Reste l’élément central, articulé autour du pivot qu’est Randall Flagg, l’Homme sans visage, individu sans scrupule ni remords dans lequel s’est incarné le Mal et qui sent, alors que le fléau se propage, venue l’heure de son apothéose démoniaque. Lui se découvre des pouvoirs et se met à rassembler des adeptes qu’il dompte par la terreur, afin de constituer une armée capable de détruire la communauté de la Zone libre, constituée autour de la vieille du Nebraska qui semble l’Élue de Dieu. Dieu, le Diable : on peut faire la fine bouche face à ce genre de mentions. Après tout, pour autant, ce ne sont que des vocables aisément identifiables servant à désigner des forces antagonistes. Le manichéisme primaire structurant l’œuvre n’est pas critiquable en soi, tant qu’il ne se reflète pas dans l’exposition des personnages, lesquels sont suffisamment riches et complexes pour qu’on prenne plaisir à les suivre, à les aimer ou les détester. Des éléments de leur passé resurgiront par moments afin de mieux étayer leurs réflexions, leurs doutes, leur désarroi face aux inévitables interrogations éthiques qu’engendrera leur mission.
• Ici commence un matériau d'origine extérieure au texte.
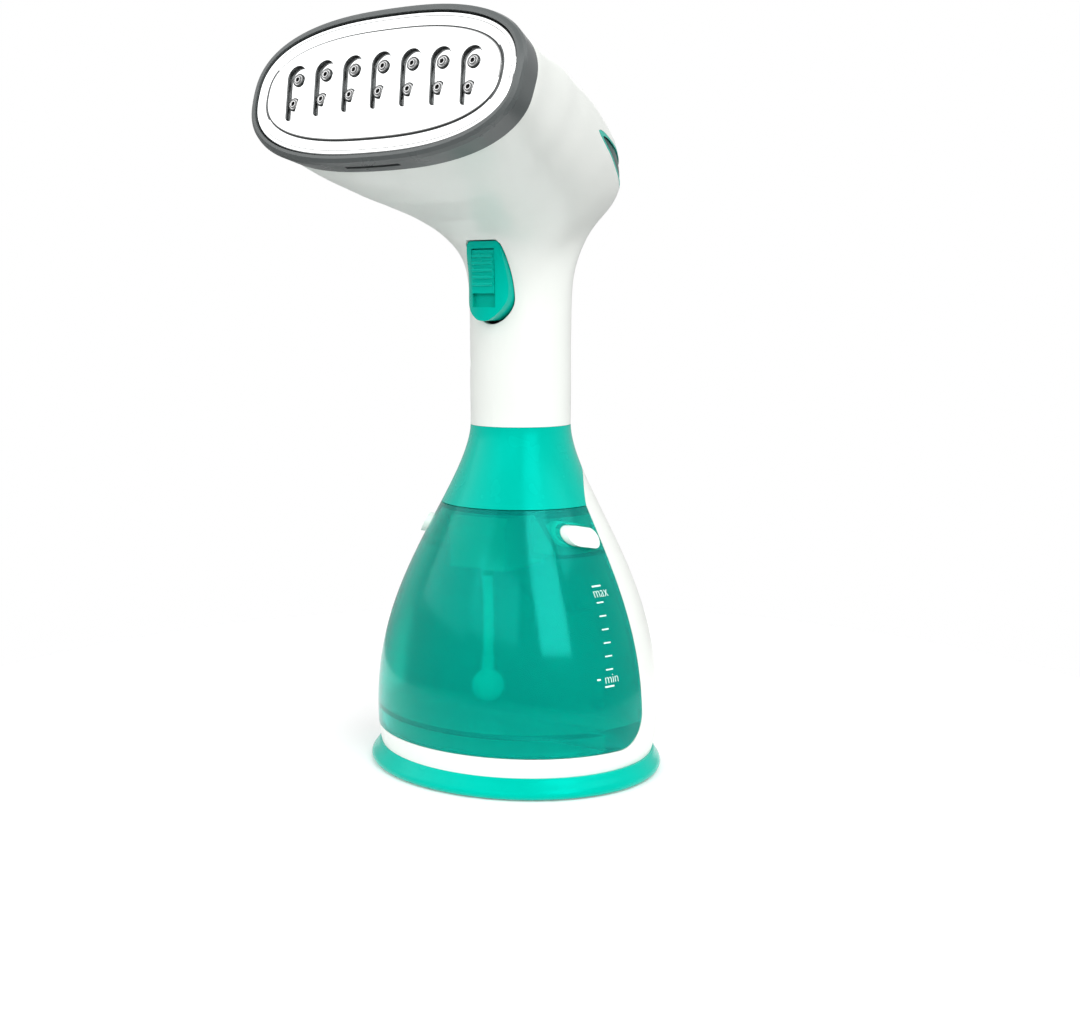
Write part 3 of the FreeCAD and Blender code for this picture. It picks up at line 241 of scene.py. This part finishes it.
MOULDED = {
    "white_shell": dict(colour=WHITE, rough=0.33, variation=0.015, Coat_Weight=0.1,
                        Coat_Roughness=0.15),
    "teal_gloss": dict(colour=TEAL, rough=0.24, variation=0.04, Specular_IOR_Level=0.4,
                       Specular_Tint=(0.0, 1.0, 0.9, 1)),
    "button_white": dict(colour=(0.74, 0.86, 0.80), rough=0.3, variation=0.03),
    "ring_grey": dict(colour=(0.085, 0.095, 0.095), rough=0.32, variation=0.08, grain=0.00002),
    "inner_plastic": dict(colour=(0.62, 0.62, 0.57), rough=0.45, variation=0.05),
    "board_green": dict(colour=(0.02, 0.14, 0.06), rough=0.35, variation=0.1),
    "wire_white": dict(colour=(0.70, 0.70, 0.67), rough=0.45, variation=0.04),
    "rubber_dark": dict(colour=(0.03, 0.03, 0.03), rough=0.7, variation=0.1, grain=0.00004),
    "lens_dark": dict(colour=(0.001, 0.04, 0.034), rough=0.3, variation=0.1,
                      Specular_Tint=(0.05, 0.6, 0.5, 1)),
    "silicone_clear": dict(colour=(0.90, 0.95, 0.93), rough=0.35, variation=0.03),
    "mineral_fibre": dict(colour=(0.66, 0.63, 0.56), rough=0.9, variation=0.15, grain=0.0001),
    "bore_black": dict(colour=(0.01, 0.01, 0.01), rough=0.6, variation=0.1),
    "level_print": dict(colour=(0.72, 0.92, 0.88), rough=0.4, variation=0.03),
    "outlet_teal": dict(colour=(0.06, 0.50, 0.42), rough=0.4, variation=0.05),
}
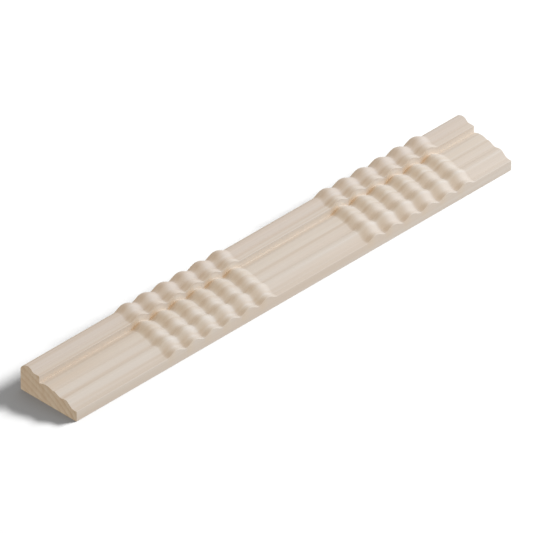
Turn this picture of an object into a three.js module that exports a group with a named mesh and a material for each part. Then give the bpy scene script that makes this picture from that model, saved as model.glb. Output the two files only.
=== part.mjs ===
// A length of ripple moulding in pale softwood, in millimetres, lying on its flat back.
// X runs along the length, Y across it with the thick edge at +Y, and Z up from the underside.
import * as THREE from 'three';

// Along the length: a plain run, then a group of ripples, over and over until the far cut
const length = 300;
const plainRun = 62.25;
const ripplePitch = 12.5;
const ripplesInGroup = 6;
const rippleRise = 2.35; // crest of a ripple above the plain moulding
const rippleFullness = 1.5; // power of the sine: 1 gives sharp valleys, 2 gives wide round ones

// Widths of the members, from the thick edge to the thin one
const beadBackWidth = 5.3; // thick edge to the crest of the bead
const beadFrontWidth = 3.8; // crest of the bead to the shelf
const shelfWidth = 3.85; // level shelf in front of the bead
const swellBackWidth = 4.4; // foot of the step to the crest of the swell
const swellFrontWidth = 4.75; // crest of the swell down to the crease
const creaseWidth = 1.2; // crease up to the crest of the lower swell
const lowerSwellWidth = 3.75; // crest of the lower swell down to the hollow
const hollowWidth = 1.2; // level bottom of the hollow
const rollBackWidth = 1.7; // hollow up to the top of the roll
const rollTopWidth = 1.6; // level top of the roll
const rollFrontWidth = 4.65; // top of the roll down to the front fillet
const filletWidth = 2.5; // level fillet along the thin edge

// Heights of the members, each one from the member before it
const frontHeight = 5.85; // underside to the front fillet
const rollRise = 3.2; // front fillet to the top of the roll
const hollowDepth = 0.45; // top of the roll down to the hollow
const lowerSwellRise = 1.66; // hollow to the crest of the lower swell
const creaseDepth = 0.08; // crest of the lower swell down to the crease
const swellRise = 0.92; // crease to the crest of the swell
const quirkDepth = 1.05; // crest of the swell down to the foot of the step
const stepRise = 3.85; // the upright step, foot to shelf
const beadRise = 2.1; // shelf to the crest of the bead
const beadShoulder = 3.5; // crest of the bead down to the thick edge
const shoulderSlope = 65; // degrees, where the bead leaves the thick edge

// How far each curve runs straight on at its start and its end, as a share of its width
const shoulderPull = { start: 0.32, end: 0.5 };
const beadPull = { start: 0.5, end: 0.25 };
const swellBackPull = { start: 0.1, end: 0.45 };
const swellFrontPull = { start: 0.6, end: 0.12 };
const lowerSwellPull = { start: 0.2, end: 0.2 };
const rollBackPull = { start: 0.15, end: 0.35 };
const rollFrontPull = { start: 0.16, end: 0.3 };

// Facets: flat steps in one curve of the section, and in one ripple
const stepsPerCurve = 5;
const stepsPerRipple = 8;
const shortestStep = 0.05;

const membersWidth = [
  beadBackWidth, beadFrontWidth, shelfWidth, swellBackWidth, swellFrontWidth, creaseWidth,
  lowerSwellWidth, hollowWidth, rollBackWidth, rollTopWidth, rollFrontWidth, filletWidth,
];
const width = membersWidth.reduce((sum, member) => sum + member, 0);
const patternLength = plainRun + ripplesInGroup * ripplePitch;

const rollHeight = frontHeight + rollRise;
const hollowHeight = rollHeight - hollowDepth;
const lowerSwellHeight = hollowHeight + lowerSwellRise;
const creaseHeight = lowerSwellHeight - creaseDepth;
const swellHeight = creaseHeight + swellRise;
const stepFootHeight = swellHeight - quirkDepth;
const shelfHeight = stepFootHeight + stepRise;
const beadHeight = shelfHeight + beadRise;
const backHeight = beadHeight - beadShoulder;

// The next curve of the section, towards the thin edge. It arrives level, and leaves level or at a slope
function curveTo(section, run, height, pull, slope = 0) {
  const from = section.currentPoint.clone();
  const to = new THREE.Vector2(from.x - run, height);
  const leaving = new THREE.Vector2(-pull.start * run, 0);
  leaving.rotateAround(new THREE.Vector2(), -THREE.MathUtils.degToRad(slope));
  section.bezierCurveTo(
    from.x + leaving.x, from.y + leaving.y,
    to.x + pull.end * run, to.y,
    to.x, to.y,
  );
}

function levelTo(section, run) {
  section.lineTo(section.currentPoint.x - run, section.currentPoint.y);
}

// The section of the plain moulding, seen from the far end: y to the right, z up
function makeSection() {
  const section = new THREE.Shape();
  section.moveTo(-width / 2, 0);
  section.lineTo(width / 2, 0);
  section.lineTo(width / 2, backHeight);
  curveTo(section, beadBackWidth, beadHeight, shoulderPull, shoulderSlope);
  curveTo(section, beadFrontWidth, shelfHeight, beadPull);
  levelTo(section, shelfWidth);
  section.lineTo(section.currentPoint.x, stepFootHeight);
  curveTo(section, swellBackWidth, swellHeight, swellBackPull);
  curveTo(section, swellFrontWidth, creaseHeight, swellFrontPull);
  section.lineTo(section.currentPoint.x - creaseWidth, lowerSwellHeight);
  curveTo(section, lowerSwellWidth, hollowHeight, lowerSwellPull);
  levelTo(section, hollowWidth);
  curveTo(section, rollBackWidth, rollHeight, rollBackPull);
  levelTo(section, rollTopWidth);
  curveTo(section, rollFrontWidth, frontHeight, rollFrontPull);
  levelTo(section, filletWidth);
  return section;
}

// How far the moulded top stands above the plain moulding at a place along the length
function rippleHeight(along) {
  const inGroup = (along % patternLength) - plainRun;
  if (inGroup <= 0) return 0;
  return rippleRise * Math.abs(Math.sin(Math.PI * inGroup / ripplePitch)) ** rippleFullness;
}

// Places along the length where the section is set: the two cuts, and steps through each ripple
function makeStations() {
  const stations = [0];
  const step = ripplePitch / stepsPerRipple;
  for (let first = plainRun; first < length; first += patternLength) {
    for (let count = 0; count <= ripplesInGroup * stepsPerRipple; count++) {
      stations.push(first + count * step);
    }
  }
  const kept = stations.filter((along) => along < length - shortestStep);
  return [...kept, length];
}

// The section run along the stations, with its moulded top lifted by the ripples
function makeMouldingGeometry() {
  const stations = makeStations();
  const strips = stations.length - 1;
  const geometry = new THREE.ExtrudeGeometry(makeSection(), {
    depth: strips,
    steps: strips,
    curveSegments: stepsPerCurve,
    bevelEnabled: false,
  });
  const position = geometry.attributes.position;
  for (let index = 0; index < position.count; index++) {
    const across = position.getX(index);
    const up = position.getY(index);
    const along = stations[Math.round(position.getZ(index))];
    const lift = up > 0 ? rippleHeight(along) : 0;
    position.setXYZ(index, along - length / 2, across, up + lift);
  }
  geometry.computeVertexNormals();
  return geometry;
}

const bareSoftwood = new THREE.MeshStandardMaterial({
  name: 'bare softwood',
  color: 0xd9ccbc,
  roughness: 0.7,
  metalness: 0,
});

const moulding = new THREE.Mesh(makeMouldingGeometry(), bareSoftwood);
moulding.name = 'moulding';

const group = new THREE.Group();
group.name = 'ripple moulding';
group.add(moulding);

export default group;
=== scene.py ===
import bmesh
import bpy
import math
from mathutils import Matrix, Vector


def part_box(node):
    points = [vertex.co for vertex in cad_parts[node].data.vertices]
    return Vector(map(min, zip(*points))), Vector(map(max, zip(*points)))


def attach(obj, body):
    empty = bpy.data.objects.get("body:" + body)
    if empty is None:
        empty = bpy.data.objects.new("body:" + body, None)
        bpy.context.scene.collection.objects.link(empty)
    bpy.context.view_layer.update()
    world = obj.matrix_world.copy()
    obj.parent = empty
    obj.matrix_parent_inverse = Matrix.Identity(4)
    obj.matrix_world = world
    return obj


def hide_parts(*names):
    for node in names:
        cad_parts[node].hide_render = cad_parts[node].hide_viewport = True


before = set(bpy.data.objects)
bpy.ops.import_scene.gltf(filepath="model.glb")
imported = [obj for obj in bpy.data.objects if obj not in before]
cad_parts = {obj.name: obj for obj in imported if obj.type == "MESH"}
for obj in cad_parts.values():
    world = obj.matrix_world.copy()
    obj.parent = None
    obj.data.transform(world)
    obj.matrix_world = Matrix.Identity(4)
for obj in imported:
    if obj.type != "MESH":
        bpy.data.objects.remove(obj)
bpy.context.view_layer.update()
mm = 0.001
print("frame loaded")

# the moulding, in millimetres, members in order from the thick edge to the thin one
moulding = {
    "plainRun": 62.25,
    "ripplePitch": 12.5,
    "ripplesInGroup": 6,
    "rippleRise": 2.35,
    "rippleFullness": 1.5,  # power of the sine: 1 gives sharp valleys, 2 gives wide round ones
    "beadBackWidth": 5.3,
    "beadFrontWidth": 3.8,
    "shelfWidth": 3.85,
    "swellBackWidth": 4.4,
    "swellFrontWidth": 4.75,
    "creaseWidth": 1.2,  # crease up to the crest of the lower swell
    "lowerSwellWidth": 3.75,
    "hollowWidth": 1.2,
    "rollBackWidth": 1.7,
    "rollTopWidth": 1.6,
    "rollFrontWidth": 4.65,
    "frontHeight": 5.85,
    "rollRise": 3.2,
    "hollowDepth": 0.45,
    "lowerSwellRise": 1.66,
    "creaseDepth": 0.08,
    "swellRise": 0.92,
    "quirkDepth": 1.05,
    "stepRise": 3.85,
    "beadRise": 2.1,
    "beadShoulder": 3.5,
    "shoulderSlope": 65,  # degrees, where the bead leaves the thick edge
    # how far each curve runs straight on at its start and its end, as a share of its width
    "shoulderPull": (0.32, 0.5),
    "beadPull": (0.5, 0.25),
    "swellBackPull": (0.1, 0.45),
    "swellFrontPull": (0.6, 0.12),
    "lowerSwellPull": (0.2, 0.2),
    "rollBackPull": (0.15, 0.35),
    "rollFrontPull": (0.16, 0.3),
    "bottomArris": 0.45,  # rounding of the long edges underneath
    "topArris": 0.3,  # rounding of the long edges that show
    "stepArris": 0.08,  # rounding of the upper edge of the step
    "quirkRadius": 0.03,  # left by the cutter at the foot of the step
    "endArris": 0.12,  # chamfer that the sanding leaves round the cut ends
    "edgeHold": 0.1,  # mesh lines this far from each edge keep the flat members flat
    "curveSteps": 16,
    "cornerSteps": 6,
    "rippleSteps": 20,
    "plainStep": 6.25,
    "sharpAngle": 24,  # degrees: faces that meet more sharply than this keep their edge
}


def curveTo(points, run, height, pull, slope=0):
    # a curve towards the thin edge that arrives level, and leaves level unless a slope is given
    start = points[-1].copy()
    end = Vector((start.x - run, height))
    leaving = Vector((-math.cos(math.radians(slope)), math.sin(math.radians(slope))))
    startHandle = start + leaving * pull[0] * run
    endHandle = end + Vector((pull[1] * run, 0))
    steps = moulding["curveSteps"]
    for step in range(1, steps + 1):
        t = step / steps
        s = 1 - t
        near = start * s ** 3 + startHandle * 3 * s * s * t
        far = endHandle * 3 * s * t * t + end * t ** 3
        points.append(near + far)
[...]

Est-ce Dieu qui parle à travers Mère Abagail ? Qui leur envoie ces rêves ? Le fait est qu’ils ont tous rêvé des mêmes êtres, ils sont au moins forcés de se rendre à l’évidence : quelque chose de « supérieur » les a choisis, et quelque chose de malfaisant est à l’œuvre dans l’Ouest. Le petit monde tranquille qu’ils ont rebâti, réinventant les principes démocratiques des Pères de leur nation défunte, risque d’être éphémère et nul doute qu’ils devront combattre, peut-être même se sacrifier pour la sauvegarde et de leurs proches et d’un idéal manifestement fragile. Il est amusant de voir dans leurs réflexions, leurs discussions, leurs atermoiements, la volonté de l’auteur de ne pas sombrer dans les travers ésotériques d’un discours trop religieusement orienté : après tout, des milliards ont péri, où était Dieu à ce moment ? À moins que ce ne fut là un châtiment divin…
Dans ses deux premiers tiers, le Fléau fonctionne à merveille, même si on sent par moments une certaine frilosité dans la description de certains actes pervers suscités par la disparition d’un ordre établi et par le désœuvrement d’individus se livrant à leurs plus bas instincts. L’écrivain semble plus disert sur les intentions des créatures les plus viles que sur leurs agissements, comme s’il s’apercevait au dernier moment de l’inanité d’un tel voyeurisme. Peut-être les passages rétablis (dont au moins un avait été proprement censuré à l’époque) vont-ils plus loin dans le glauque, le gore ou la violence ? Stephen King, en revanche, fait la part belle aux émotions, aux sentiments, à tout ce qui sourd de l’âme humaine : bons ou mauvais, ses personnages n’agissent jamais sans réfléchir et l’auteur n’hésite guère à traduire les pensées de tel pyromane dégénéré, tel attardé mental ou tel sourd-muet suspicieux.
La fin, du coup, laisse à désirer. L’accélération est patente, les ellipses temporelles se multiplient, délayant la tension, ralentissant le tempo : la conclusion inévitable, le duel ultime, le Gran Finale se précipitent doucement, et on se demande quelle pirouette pourra bien se produire pour nous surprendre, quelle surprise nous réserve l'auteur de Ça à la fin. Conclusion qui sera, forcément, décevante, presque ridicule par sa tiédeur et ses coups de théâtre, tant les enjeux et le potentiel étaient immenses. On est presque étonnés par l’absence d’étonnement.
Mais qu’importe. Considéré comme l’une des œuvres majeures du Maître de l’Horreur, le Fléau vaut le coup, ne serait-ce que pour faire connaissance avec l’Ombre qui hante nombre de ses écrits, celui que le Pistolero poursuit depuis (et jusque) la nuit des temps et afin d'y voir concrétisée la persistante méfiance de l’auteur envers les agissements de son propre gouvernement.